Frage: Was kann die Kirche in Deutschland von den Erfahrungen und Ergebnissen der Kirchenversammlung lernen?

Maier: Die Kirche in Deutschland ist derzeit selbst auf dem Synodalen Weg unterwegs. Ähnlich ist es auch in Lateinamerika, schließlich hat Papst Franziskus für die gesamte Weltkirche einen synodalen Prozess angestoßen. Da ist es wichtig, sich gegenseitig zu informieren und zur Kenntnis zu nehmen, was auf den verschiedenen Kontinenten geschieht. Ich habe darüber nachgedacht, dass Adveniat Vertreter aus Lateinamerika zur nächsten Vollversammlung des Synodalen Wegs in Deutschland einladen könnte. Denn Franziskus geht es mit dem weltweiten synodalen Prozess ja darum, die Kirche in Bewegung zu bringen und in einem Prozess gemeinsamer geistlicher Unterscheidung herauszufinden, was die Zeichen der Zeit sind, welche Herausforderungen sich heute stellen. Die katholische Kirche ist der größte "Global Player" der Welt. Darin liegen enorme Chancen: Wenn sich die Kirche weltweit den Klimaschutz auf die Fahnen schreibt und danach handelt, weil sie die enorme Bedeutung dieses Themas erkannt hat, ist das ein riesengroßer Beitrag zu einer sozioökologischen Transformation. Wir haben leider nur wenig Zeit, um diesen Wandel in die Wege zu leiten.
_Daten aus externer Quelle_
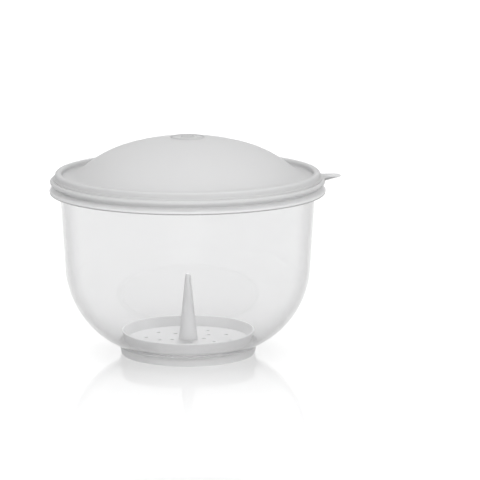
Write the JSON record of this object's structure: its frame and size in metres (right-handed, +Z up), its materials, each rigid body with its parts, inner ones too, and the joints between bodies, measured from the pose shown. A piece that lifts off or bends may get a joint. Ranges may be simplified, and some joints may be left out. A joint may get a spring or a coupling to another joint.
{
  "type": "lettuce keeper",
  "caption": "Round clear food bowl on a foot ring, with a white domed press-on lid and pull tab, and a perforated drain insert with a centre spike.",
  "frame": {"origin": "centre of the flat ring that the foot stands on", "axes": "+Z up along the bowl's axis, +X from the axis towards the lid's pull tab"},
  "size_m": [0.2531, 0.238, 0.1897],
  "materials": {
    "clear_plastic": "clear, faintly hazy gloss",
    "lid_plastic": "soft satin white",
    "insert_plastic": "satin white"
  },
  "bodies": {
    "bowl": {"bowl": "clear_plastic"},
    "lid": {"lid": "lid_plastic"},
    "drain_insert": {"drain_insert": "insert_plastic"}
  },
  "joints": [
    {"name": "lid_lift", "type": "slide", "parent": "bowl", "child": "lid", "axis": [0, 0, 1], "range_m": [0, 0.08]},
    {"name": "insert_lift", "type": "slide", "parent": "bowl", "child": "drain_insert", "axis": [0, 0, 1], "range_m": [0, 0.11]}
  ]
}
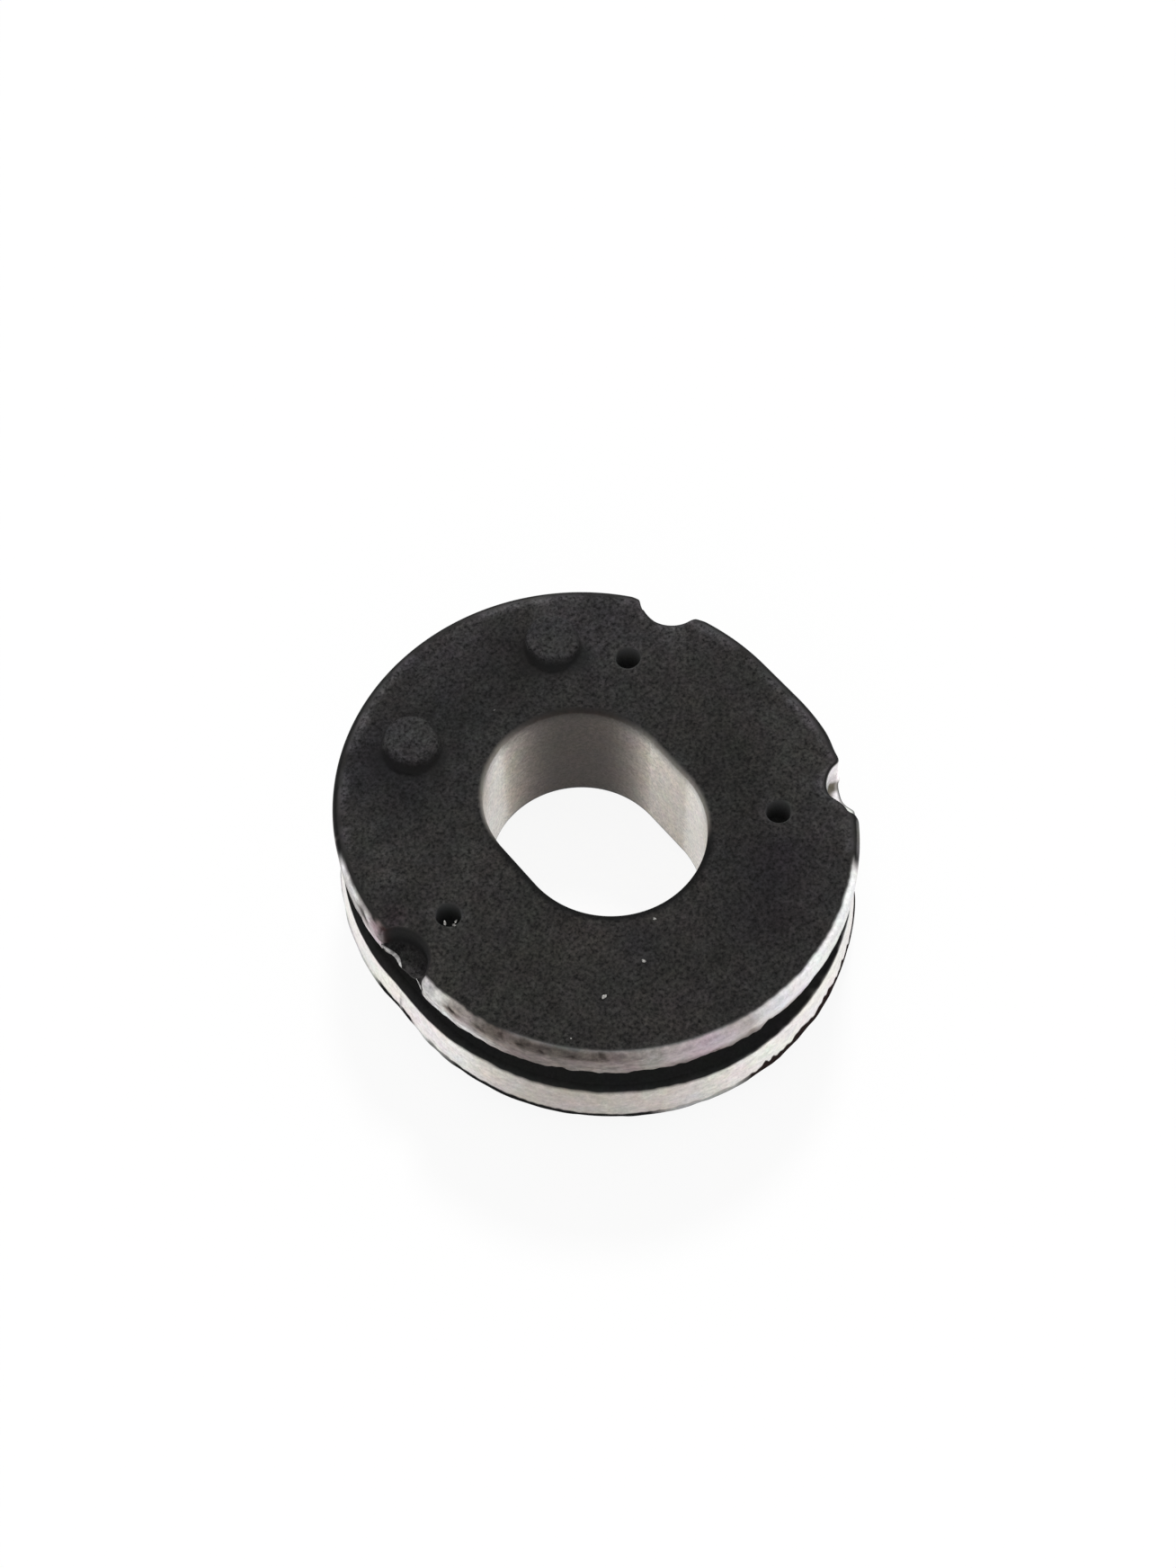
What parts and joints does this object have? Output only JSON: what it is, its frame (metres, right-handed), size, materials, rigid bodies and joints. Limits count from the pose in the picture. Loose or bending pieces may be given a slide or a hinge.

Frage: Lateinamerika ist die Region der Welt, in der die meisten Morde an Umweltschützern geschehen. Wie kann Adveniat hier helfen?

Maier: Dadurch, dass wir die Menschen in der Kirche in Lateinamerika unterstützen, die auf diesem Feld engagiert sind, und dort, wo Menschen bedroht werden, die Einschüchterungsversuche an die Öffentlichkeit bringen, um die Aktivisten zu schützen. Beim Thema Umwelt ist einiges in der Kirche in Bewegung und Adveniat ist bei entsprechenden Netzwerken engagiert. Wir haben einen politischen Auftrag dabei mitzuhelfen, dass Gesetze zum Umweltschutz eingehalten und nicht durch Korruption umgangen werden. Ich denke da etwa an den Schutz der Regenwälder in Brasilien. Auch versuchen wir Einfluss darauf zu nehmen, dass bessere Gesetze entstehen. Die Zusammenarbeit mit der Politik ist manchmal sehr erfolgreich, so waren wir etwa in Kolumbien am Prozess der Friedensvermittlung beteiligt. Deshalb richte ich den eindringlichen Wunsch an die neue Bundesregierung, dass sie Lateinamerika nicht aus dem Blick verliert und beispielsweise beim schwierigen Friedens- und Versöhnungsprozess in Kolumbien mitwirkt.